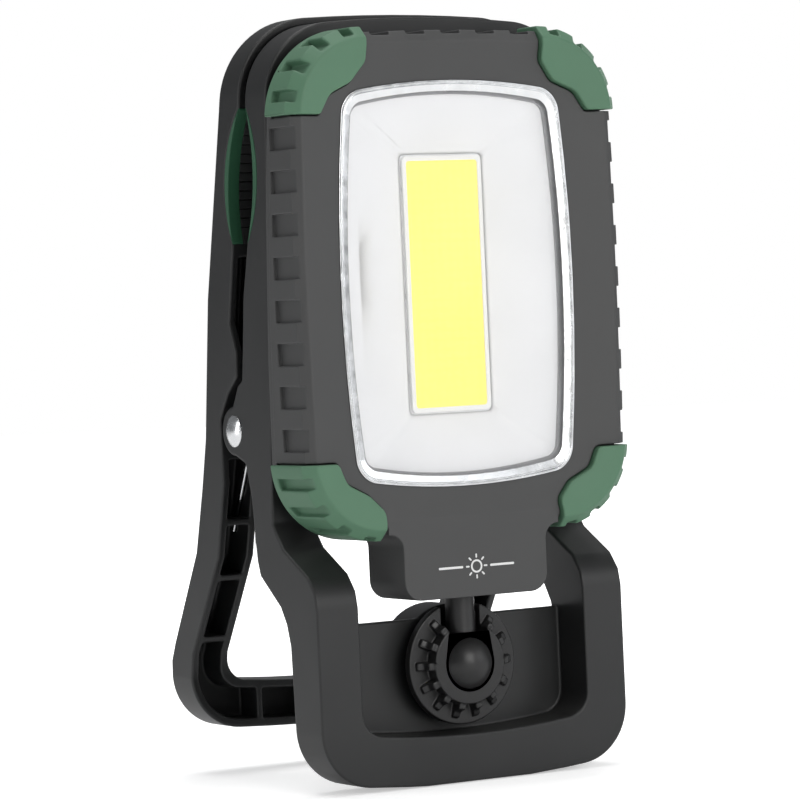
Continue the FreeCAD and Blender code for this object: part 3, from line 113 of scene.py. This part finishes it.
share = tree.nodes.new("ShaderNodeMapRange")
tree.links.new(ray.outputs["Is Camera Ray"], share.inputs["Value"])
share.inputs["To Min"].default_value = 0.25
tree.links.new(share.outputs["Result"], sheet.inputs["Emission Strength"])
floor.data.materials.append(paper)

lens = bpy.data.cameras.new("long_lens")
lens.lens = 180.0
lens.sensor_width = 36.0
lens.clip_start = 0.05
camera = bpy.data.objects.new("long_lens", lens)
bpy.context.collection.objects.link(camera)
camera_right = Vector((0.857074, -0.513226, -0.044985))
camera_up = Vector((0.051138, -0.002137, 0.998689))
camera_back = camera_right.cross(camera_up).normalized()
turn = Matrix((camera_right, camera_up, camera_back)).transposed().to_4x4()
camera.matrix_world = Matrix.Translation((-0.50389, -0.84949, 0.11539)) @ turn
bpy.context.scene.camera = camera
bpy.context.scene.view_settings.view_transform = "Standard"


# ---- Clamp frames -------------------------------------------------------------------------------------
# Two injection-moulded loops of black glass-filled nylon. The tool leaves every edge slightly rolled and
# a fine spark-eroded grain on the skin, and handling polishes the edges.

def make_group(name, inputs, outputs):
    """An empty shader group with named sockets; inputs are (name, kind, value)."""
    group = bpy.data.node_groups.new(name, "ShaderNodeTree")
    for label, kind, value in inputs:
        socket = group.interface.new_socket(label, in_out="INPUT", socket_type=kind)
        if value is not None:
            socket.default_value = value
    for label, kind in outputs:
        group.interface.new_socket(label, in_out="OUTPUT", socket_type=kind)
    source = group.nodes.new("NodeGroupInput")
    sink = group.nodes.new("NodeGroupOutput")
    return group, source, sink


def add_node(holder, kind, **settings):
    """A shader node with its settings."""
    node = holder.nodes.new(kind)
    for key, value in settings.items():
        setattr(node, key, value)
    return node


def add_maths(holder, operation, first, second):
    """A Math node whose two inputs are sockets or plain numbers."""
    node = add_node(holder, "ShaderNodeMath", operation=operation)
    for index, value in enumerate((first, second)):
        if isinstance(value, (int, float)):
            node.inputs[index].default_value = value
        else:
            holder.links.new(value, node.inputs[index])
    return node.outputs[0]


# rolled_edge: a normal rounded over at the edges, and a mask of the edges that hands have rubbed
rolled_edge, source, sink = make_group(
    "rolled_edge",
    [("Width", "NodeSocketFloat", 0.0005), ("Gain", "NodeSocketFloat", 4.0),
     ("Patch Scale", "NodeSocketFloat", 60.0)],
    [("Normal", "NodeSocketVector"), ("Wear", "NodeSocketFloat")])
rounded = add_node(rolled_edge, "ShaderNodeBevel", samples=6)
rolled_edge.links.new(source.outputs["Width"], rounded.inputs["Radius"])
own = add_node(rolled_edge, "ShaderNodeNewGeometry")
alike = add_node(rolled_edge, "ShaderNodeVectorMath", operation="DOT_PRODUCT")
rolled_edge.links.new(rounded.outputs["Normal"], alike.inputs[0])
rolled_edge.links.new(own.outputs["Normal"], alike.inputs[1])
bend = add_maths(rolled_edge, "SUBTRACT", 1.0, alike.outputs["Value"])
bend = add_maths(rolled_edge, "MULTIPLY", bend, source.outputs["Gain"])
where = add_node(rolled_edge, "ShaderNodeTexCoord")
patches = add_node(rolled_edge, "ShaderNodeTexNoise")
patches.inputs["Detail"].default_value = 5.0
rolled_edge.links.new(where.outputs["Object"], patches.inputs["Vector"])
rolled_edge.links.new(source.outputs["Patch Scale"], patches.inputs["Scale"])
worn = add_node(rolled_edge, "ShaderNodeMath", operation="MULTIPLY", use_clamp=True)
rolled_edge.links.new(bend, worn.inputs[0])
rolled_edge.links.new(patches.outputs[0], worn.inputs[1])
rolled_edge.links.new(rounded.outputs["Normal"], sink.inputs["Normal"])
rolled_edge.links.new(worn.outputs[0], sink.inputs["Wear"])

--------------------

■ **Exercise instructions**: Select all lines in the listing that include the word "scene".

■ **Worked answer**:
Continue the FreeCAD and Blender code for this object: part 3, from line 113 of scene.py. This part finishes it.
bpy.context.scene.camera = camera
bpy.context.scene.view_settings.view_transform = "Standard"